BE WILLING TO SACRIFICE
Making time for your children is never easy. After all, you’re busy. Keeping up at work might require overtime, and even when you get home, there are more projects to complete and decisions to be made. And your kids are busy, too, whether they’re at sports practices, student committee meetings, part-time jobs or just hanging out with friends.
When it seems like there’s no time for healthy, everyday interaction, you have to make sure you’re regularly crossing paths by working with your children’s mother to schedule significant events with your kids. It means sacrifice: taking a hard look at how you’re spending your time and what your true priorities are, and then choosing to make the necessary adjustments for the sake of your family. It could mean sacrificing job advancement, activities you enjoy, or even service in your church or community. As a committed dad, sometimes you have to place your schedule at the disposal of everyone else in the family. Sometimes you have to sacrifice what is good for what is best … if you consider that a sacrifice.
Often the best stories of fathering sacrifice come from unusual situations, where men have altered the course of their entire life to take care of a special-needs child. We can be inspired by those men, but let’s also recognize that all kids, to some extent, have special needs.

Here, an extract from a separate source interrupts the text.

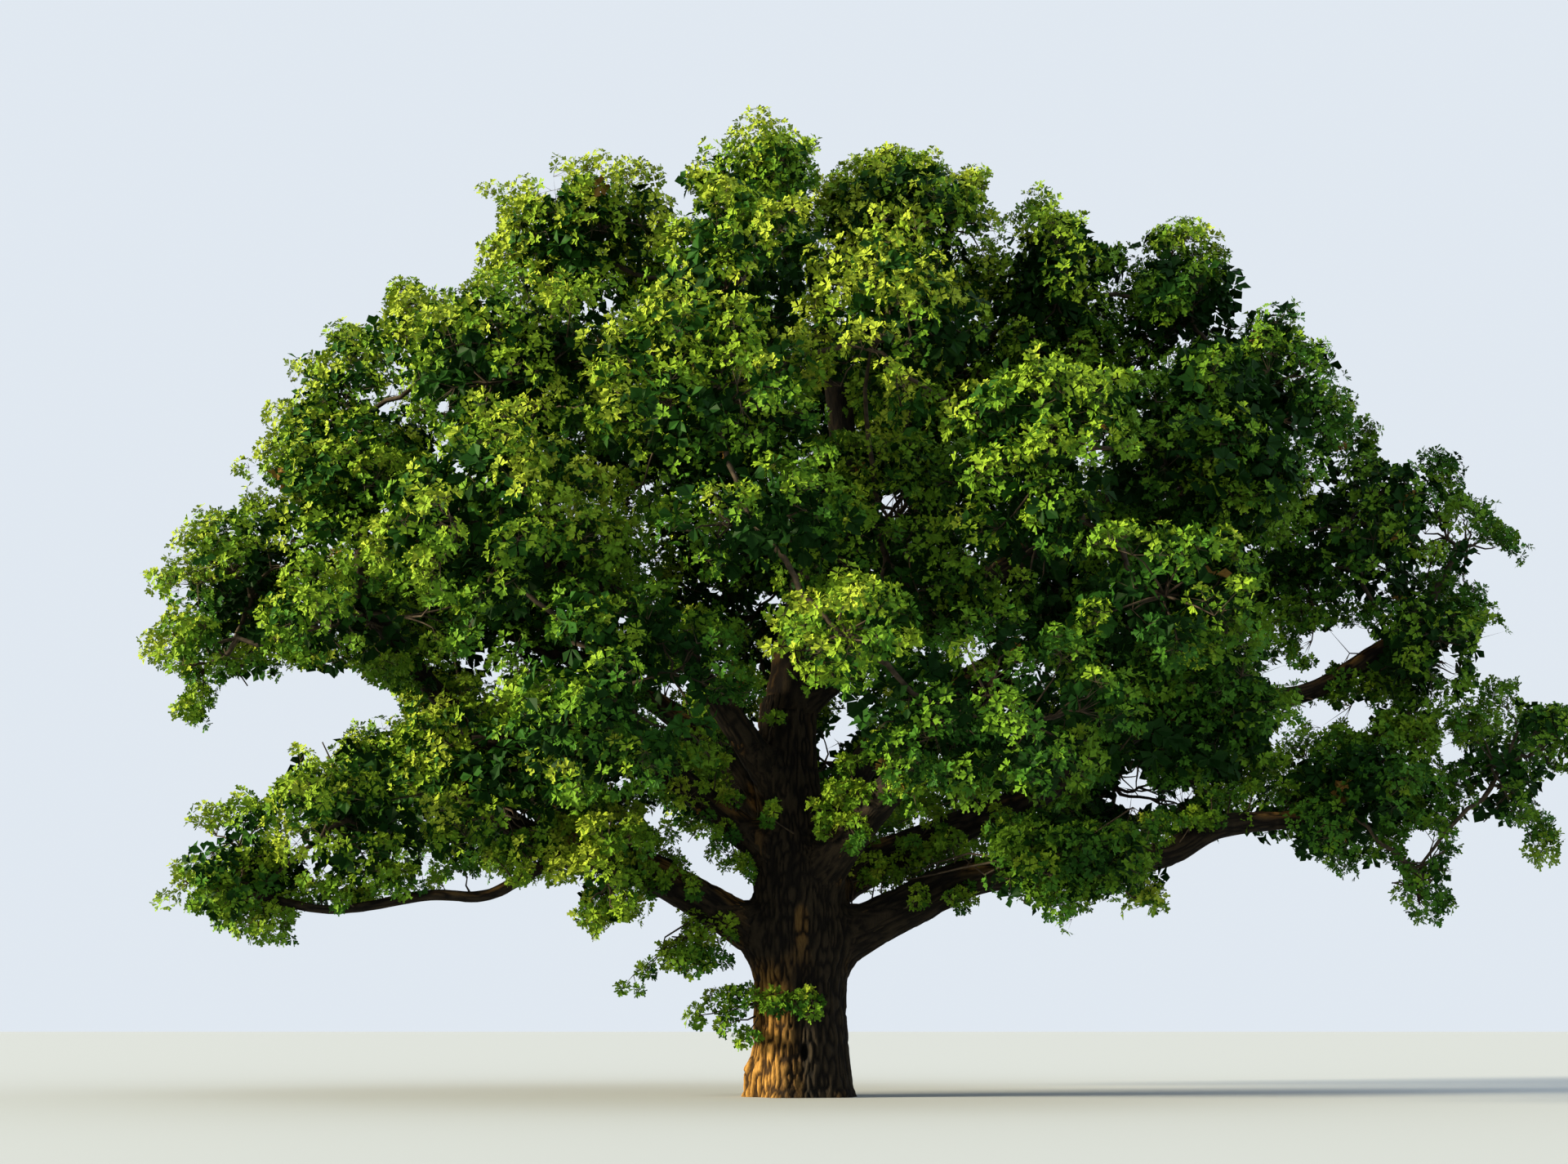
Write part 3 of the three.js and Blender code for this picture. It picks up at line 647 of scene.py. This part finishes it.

Maybe you stay up late to help your son with a speech that he’s especially nervous about. Or you give up your weekly round of golf to go bicycle riding with your daughter. Or you and your wife stay home more evenings so your teenagers can take the car to their various school or church involvements.
It may seem like no one notices all you do or the things you’ve given up for your children, but committed fathering is its own reward. And you’ll be surprised years from now, when your kids will undoubtedly remember and appreciate your commitment.